Reportedly, the plan is aimed at reducing the cost of doing business and making export-oriented sectors competitive with other regional countries. As if that's how economies are reformed and exports given a boost elsewhere across the globe.

These packages often reek of one-way capitalism and are mostly a drain on fiscal kitty. They are also a reflection of patronage politics, which is what PML-N will have to increasingly resort to as 2018 elections draw closer in a political environment that is becoming hostile by the day (See BR Research column: Packaged-based economic mismanagement, October 16, 2015).

Had the government been really serious about boosting exports, it would have woken up to the reality when it took office or a year after at the most. Reforms are like Rome; they are never built in a day. Because the government failed to take charge when it should have, it is now thinking of doling out a package to make do; like an inexperienced housewife who burns the cake, but insists on putting cream and cherry on the top to shine her skills. Let this be very clear: although sources say that the Jupiter of all ministries in Pakistan, Ishaq Dar, will eventually block this exports package proposal; in case he doesn't, the package should not be seen as a sign of PML-N's benevolence or economic wisdom, but as a sign of a governance failure.

caricature for export story0

If the government is indeed serious about taking the bull by the horns, it should lend ears to the latest research coming out of the Sustainable Development Policy Institute (SDPI). Written mainly by Sajid Amin, Head of Policy Solutions Lab at the SDPI, the study looks at decades of Pakistan's exchange rate history and arrives at the following summarised conclusion.
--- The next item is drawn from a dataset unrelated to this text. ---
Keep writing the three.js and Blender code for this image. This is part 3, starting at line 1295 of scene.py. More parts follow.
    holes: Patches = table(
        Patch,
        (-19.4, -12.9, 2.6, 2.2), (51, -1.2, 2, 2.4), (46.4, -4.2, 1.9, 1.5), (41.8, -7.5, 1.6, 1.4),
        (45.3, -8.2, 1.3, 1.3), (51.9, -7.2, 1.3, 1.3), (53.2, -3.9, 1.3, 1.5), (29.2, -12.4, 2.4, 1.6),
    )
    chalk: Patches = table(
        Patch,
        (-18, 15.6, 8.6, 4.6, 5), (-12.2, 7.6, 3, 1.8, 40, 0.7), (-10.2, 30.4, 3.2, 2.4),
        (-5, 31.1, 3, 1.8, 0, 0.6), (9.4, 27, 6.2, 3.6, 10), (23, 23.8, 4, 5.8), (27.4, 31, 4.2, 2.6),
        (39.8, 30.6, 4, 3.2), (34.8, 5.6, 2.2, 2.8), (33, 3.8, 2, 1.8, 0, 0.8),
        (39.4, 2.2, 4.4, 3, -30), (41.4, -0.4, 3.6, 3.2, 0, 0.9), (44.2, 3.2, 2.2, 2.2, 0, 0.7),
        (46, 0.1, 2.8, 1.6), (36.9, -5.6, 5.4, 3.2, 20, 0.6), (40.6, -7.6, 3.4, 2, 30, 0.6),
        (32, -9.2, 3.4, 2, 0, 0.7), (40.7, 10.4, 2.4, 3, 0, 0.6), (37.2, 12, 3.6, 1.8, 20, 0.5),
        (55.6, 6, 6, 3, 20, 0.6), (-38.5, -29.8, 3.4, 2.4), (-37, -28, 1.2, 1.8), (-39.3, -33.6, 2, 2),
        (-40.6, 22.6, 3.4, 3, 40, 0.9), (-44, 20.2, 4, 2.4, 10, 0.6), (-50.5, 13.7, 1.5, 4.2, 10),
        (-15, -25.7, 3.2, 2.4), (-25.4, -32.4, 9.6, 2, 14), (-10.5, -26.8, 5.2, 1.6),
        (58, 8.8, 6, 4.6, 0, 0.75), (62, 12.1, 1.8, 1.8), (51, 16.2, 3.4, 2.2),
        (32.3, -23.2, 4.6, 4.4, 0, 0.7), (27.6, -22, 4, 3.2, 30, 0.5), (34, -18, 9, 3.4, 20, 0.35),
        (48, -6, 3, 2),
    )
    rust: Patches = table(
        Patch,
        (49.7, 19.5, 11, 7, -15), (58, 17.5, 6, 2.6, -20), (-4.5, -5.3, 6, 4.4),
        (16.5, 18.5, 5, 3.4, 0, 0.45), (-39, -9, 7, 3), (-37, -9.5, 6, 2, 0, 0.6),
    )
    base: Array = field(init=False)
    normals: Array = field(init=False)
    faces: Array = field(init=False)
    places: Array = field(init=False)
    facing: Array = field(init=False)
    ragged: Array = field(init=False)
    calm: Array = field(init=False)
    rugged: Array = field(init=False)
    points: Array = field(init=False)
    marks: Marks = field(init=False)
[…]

"Pakistan performed better in periods of undervalued exchange rate than with an overvalued currency. The average growth rate of real GDP is higher in periods of undervalued rupee as compared to the episodes of an overvaluation. Similarly, highest growth for exports is documented in the periods when rupee was undervalued," wrote Amin in his policy brief titled: "Political Economy of Exchange Rate Misalignment: A Synthesis of Lessons for Pakistan".

Amin is not the first one to argue in favour of letting the market find the currency's value, or letting it depreciate to a level where at least it doesn't kill exports; growth is another matter. The arguments have been floating for some time; it is just that the government fails to bite it.
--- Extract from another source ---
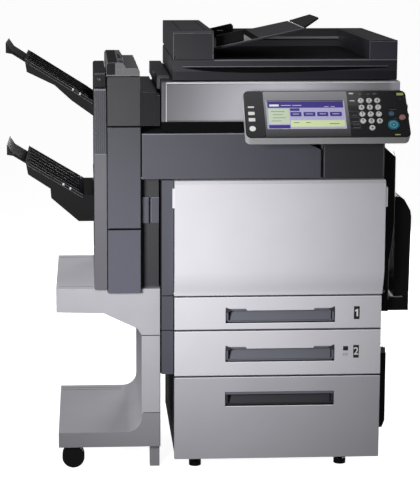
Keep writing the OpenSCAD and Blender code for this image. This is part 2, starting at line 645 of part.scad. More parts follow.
// Output tray 1: a sloped shell, open below, with its outer end cut for the extension
module upper_tray() color(black_plastic) {
    e = upper_end;
    difference() {
        along_y(out_tray_y[0], out_tray_y[1], [upper_top, e, e + [6, -38], [-321, 1070], [-275, 1028],
                                               [upper_top[0], 985]]);
        along_y(out_tray_y[0] + 5, out_tray_y[1] - 5,
                [upper_top + [-5, -3], e + [6, -9], e + [12, -50], [upper_top[0] - 5, 975]]);
        tray_notch(e);
    }
}

// Output tray 2: deeper towards the finisher, where it holds its lift carriage
module lower_tray() color(black_plastic) {
    e = lower_end;
    difference() {
        along_y(out_tray_y[0], out_tray_y[1], [[-216, 768], lower_top, e, e + [7, -38], [-335, 786],
                                               [-333, 760], [-258, 695], [-216, 695]]);
        along_y(out_tray_y[0] + 5, out_tray_y[1] - 5,
                [[-222, 762], lower_top + [-1, -6], e + [6, -9], e + [12, -50], [-330, 774], [-328, 750],
                 [-256, 685], [-222, 685]]);
        tray_notch(e);
    }
}

// Slide-out end of an output tray whose surface ends at e: a plate with a deep vertical lip
module tray_extension(e, slope) color(black_plastic) {
    u = uphill(slope);
    below = [-u[1], u[0]];
    inner = e - 70 * u;
    along_y(out_ext_y[0], out_ext_y[1], [inner + 7 * below, e + 40 * u + 6 * below, e + [-tip_run, 38],
                                         e + [-tip_run, 10], e + [-35, 7], inner + 13 * below]);
}

// ---------------------------------------------------------------- stand

// Upper casting: the shelf, its sloped bracket and the head of the column
module stand_shelf() color(silver) {
    y0 = stand_y[0];
    y1 = stand_y[1];
    x0 = stand_x[0];
    x1 = stand_x[1];
    difference() {
        along_y(y0, y1, [[x0, 452], [x0, shelf_hi], [x1, shelf_hi], [x1, column_seam + 1],
                         [column_x, column_seam + 1], [column_x - 11, 404], [-191, 448]]);
        along_y(y0 + skin, y1 - skin, [[x0 + skin, 440], [x0 + skin, shelf_hi - skin],
                                       [x1 - skin, shelf_hi - skin], [x1 - skin, column_seam],
                                       [column_x + skin, column_seam - 1], [column_x - 11 + skin, 398],
                                       [-192, 440]]);
    }
}

// Lower casting: the base, a rounded inner corner and the column, with plates for the casters and two feet
module stand_base() color(silver) {
    y0 = stand_y[0];
    y1 = stand_y[1];
    x0 = stand_x[0] + 3;
    x1 = stand_x[1];
    corner_r = 40;
    bend = [column_x - corner_r, base_z[1] + corner_r];
    difference() {
        along_y(y0, y1, [[x1, base_z[0]], [x0, base_z[0]], [x0, base_z[1]], [bend[0], base_z[1]], bend,
                         [column_x, bend[1]], [column_x, column_seam - 1], [x1, column_seam - 1]]);
        rod_y([bend[0], y0 - 1, bend[1]], y1 - y0 + 2, corner_r);
        along_y(y0 + skin, y1 - skin, [[x1 - skin, base_z[0] - 1], [x0 + skin, base_z[0] - 1],
                                       [x0 + skin, base_z[1] - skin],
                                       [column_x + skin - 24, base_z[1] - skin],
                                       [column_x + skin, base_z[1] + 20],
                                       [column_x + skin, column_seam], [x1 - skin, column_seam]]);
    }
    for (y = caster_y) difference() {
        block([x0 + 2, y - 38, base_z[0]], [caster_x + 34, y + 38, base_z[0] + 10]);
        rod_z([caster_x, y, base_z[0] - 1], 12, pin_r + fit);
    }
    for (y = caster_y) block([x1 - 28, y - 14, 0], [x1 - 1, y + 14, base_z[1] - 2]);
}

// Swivelling fork of a caster at y: a stem, a top plate and the web between its two wheels
module caster_fork(y) color(black_plastic) {
    axle_x = caster_x - caster_trail;
    rod_z([caster_x, y, base_z[0] - 3], 12, pin_r);
    difference() {
        union() {
            along_y(y - 4, y + 4, [[axle_x - 10, wheel_r - 10], [axle_x - 12, base_z[0] - 2],
                                   [caster_x + 14, base_z[0] - 2], [axle_x + 10, wheel_r - 10]]);
            rod_z([caster_x - 4, y, base_z[0] - 5], 3, 22);
        }
        rod_y([axle_x, y - 5, wheel_r], 10, 4 + fit);
    }
}

// Twin wheels on their axle
module caster_wheel(y) color(black_plastic) {
    axle_x = caster_x - caster_trail;
    rod_y([axle_x, y - 17, wheel_r], 34, 4);
    for (s = [-17, 5]) rod_y([axle_x, y + s, wheel_r], 12, wheel_r);
}

// ---------------------------------------------------------------- the object

module copier(n) {
    if (n == "chassis" || n == "all") chassis();
    if (n == "side_covers" || n == "all") side_covers();
    if (n == "rear_cover" || n == "all") rear_cover();
    if (n == "cabinet_shell" || n == "all") cabinet_shell();
    if (n == "cabinet_feet" || n == "all") cabinet_feet();
    if (n == "relay_unit" || n == "all") relay_unit();
    if (n == "scanner_fascia" || n == "all") scanner_fascia();
    if (n == "scanner_housing" || n == "all") scanner_housing();
    if (n == "platen_glass" || n == "all") platen_glass();
    if (n == "scanner_carriage" || n == "all") scanner_carriage();
    if (n == "toner_cartridges" || n == "all") toner_cartridges();
    if (n == "imaging_units" || n == "all") imaging_units();
    if (n == "transfer_belt" || n == "all") transfer_belt();
    if (n == "fuser_unit" || n == "all") fuser_unit();
    if (n == "front_door" || n == "all") front_door();
    for (i = [0:2]) {
        if (n == str("drawer_", i + 1, "_front") || n == "all") drawer_front(i);
        if (n == str("drawer_", i + 1, "_tray") || n == "all") drawer_tray(i);
    }
    if (n == "duplex_door" || n == "all") duplex_door();
    if (n == "bypass_tray" || n == "all") bypass_tray();
    if (n == "lower_side_door" || n == "all") lower_side_door();
    if (n == "panel_housing" || n == "all") panel_housing();
    if (n == "panel_screen" || n == "all") panel_screen();
    for (i = [0:len(keys) - 1]) if (n == keys[i][0] || n == "all") key(i);
    if (n == "adf_base" || n == "all") adf_base();
    if (n == "adf_feed_cover" || n == "all") adf_feed_cover();
    if (n == "adf_feed_tray" || n == "all") adf_feed_tray();
    if (n == "adf_guide_front" || n == "all") adf_guide(feed_tray_y[0] + 20);
    if (n == "adf_guide_rear" || n == "all") adf_guide(feed_tray_y[1] - 30);
    if (n == "adf_tray_flap" || n == "all") adf_tray_flap();
    if (n == "finisher_body" || n == "all") finisher_body();
    if (n == "finisher_front_door" || n == "all") finisher_front_door();
    if (n == "finisher_top_cover" || n == "all") finisher_top_cover();
    if (n == "upper_tray" || n == "all") upper_tray();
    if (n == "upper_tray_extension" || n == "all")
        tray_extension(upper_end, upper_slope);
    if (n == "lower_tray" || n == "all") lower_tray();
    if (n == "lower_tray_extension" || n == "all")
        tray_extension(lower_end, lower_slope);
    if (n == "stand_shelf" || n == "all") stand_shelf();
    if (n == "stand_base" || n == "all") stand_base();
    if (n == "caster_fork_front" || n == "all") caster_fork(caster_y[0]);
    if (n == "caster_wheel_front" || n == "all") caster_wheel(caster_y[0]);
    if (n == "caster_fork_rear" || n == "all") caster_fork(caster_y[1]);
    if (n == "caster_wheel_rear" || n == "all") caster_wheel(caster_y[1]);
}

translate(origin_shift) copier(node);
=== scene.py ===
"""Looks of the floor-standing photocopier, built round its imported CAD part."""

import math

import bmesh
import bpy
from mathutils import Matrix, Vector


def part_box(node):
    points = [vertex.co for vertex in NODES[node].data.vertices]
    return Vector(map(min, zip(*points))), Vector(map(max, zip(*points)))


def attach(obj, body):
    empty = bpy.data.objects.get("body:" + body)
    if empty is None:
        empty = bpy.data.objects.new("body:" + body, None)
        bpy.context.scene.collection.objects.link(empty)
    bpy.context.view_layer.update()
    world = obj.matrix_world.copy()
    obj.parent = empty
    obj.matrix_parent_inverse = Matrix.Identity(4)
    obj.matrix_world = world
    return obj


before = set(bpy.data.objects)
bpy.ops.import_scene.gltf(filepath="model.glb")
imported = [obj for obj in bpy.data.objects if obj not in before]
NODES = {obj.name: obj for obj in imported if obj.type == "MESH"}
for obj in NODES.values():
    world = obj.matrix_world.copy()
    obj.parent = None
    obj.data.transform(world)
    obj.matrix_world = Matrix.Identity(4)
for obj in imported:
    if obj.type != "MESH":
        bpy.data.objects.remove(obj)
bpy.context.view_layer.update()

# The drawings are in millimetres, with X = 0 at the left end of the drawer fronts and Y = 0 at their face.
# In them, the third drawer's front starts 1 mm to the right and 39 mm above the floor.
ORIGIN = Vector(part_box("drawer_3_front")[0]) - Vector((0.001, 0.0, 0.039))


def at(x, y, z):
    """A point of the drawings, in millimetres, as a point of the row frame in metres."""
    return ORIGIN + Vector((x, y, z)) / 1000


# --- materials

CLOUD_SCALE = 7
CLOUD_EDGES = (0.35, 0.65)
GRAIN_DEPTH = 0.0002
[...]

As early as in February 2015, ADB's country director stressed that Pakistan's "exchange rate is currently overvalued". "It would help Pakistan if the exchange rate was perhaps a bit lower. Whether it is a 110 to the dollar or 115, one can hypothesize about it," he told BR Research in an interview published on February 16, 2015 in this paper's Brief Recording section.

Earlier this year, the boss of TDAP, SM Muneer echoed those views. "Pakistan should already let its currency depreciate; the PKR should be at least 110 to the dollar at present. Any delay in that is only hurting the country's exports by the day," said Muneer in an interview with BR Research published on February 1, 2016.
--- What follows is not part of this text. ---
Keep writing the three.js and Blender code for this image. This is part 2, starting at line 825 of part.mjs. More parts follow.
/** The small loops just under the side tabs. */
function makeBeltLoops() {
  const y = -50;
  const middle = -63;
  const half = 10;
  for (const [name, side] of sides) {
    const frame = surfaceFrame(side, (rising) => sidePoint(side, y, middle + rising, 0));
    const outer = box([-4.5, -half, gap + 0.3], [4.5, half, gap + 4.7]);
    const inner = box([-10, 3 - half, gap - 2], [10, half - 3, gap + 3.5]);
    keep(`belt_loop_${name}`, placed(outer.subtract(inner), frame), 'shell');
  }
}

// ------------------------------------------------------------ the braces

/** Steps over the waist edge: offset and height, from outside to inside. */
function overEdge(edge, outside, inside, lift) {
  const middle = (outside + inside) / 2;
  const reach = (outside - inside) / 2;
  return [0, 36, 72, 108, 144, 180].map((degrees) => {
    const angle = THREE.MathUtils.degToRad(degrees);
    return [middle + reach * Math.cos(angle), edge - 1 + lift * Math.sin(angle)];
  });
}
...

More recently, the IMF in its latest review highlighted that "pronounced real appreciation of the rupee over the program period ...."has negatively affected [Pakistan's] trade competitiveness". "Continued appreciation of the real effective exchange rate, in the context of an appreciating U.S. dollar vis-a-vis the pound and euro, would further erode export competitiveness and affect remittances," it cautioned.

Yet the growth in exports continues to be slaughtered at the altar of Dar's ego, and the public misperception that a strong rupee necessarily reflects a strong economy.

Problems of ego are difficult to fix, but the misperception will hopefully be cleared as and when the civil society raises enough voice about it and the mainstream electronic media decides to mediate that voice for a change. Until that time, best order a tombstone for Pakistani exports and brood over a fitting epitaph.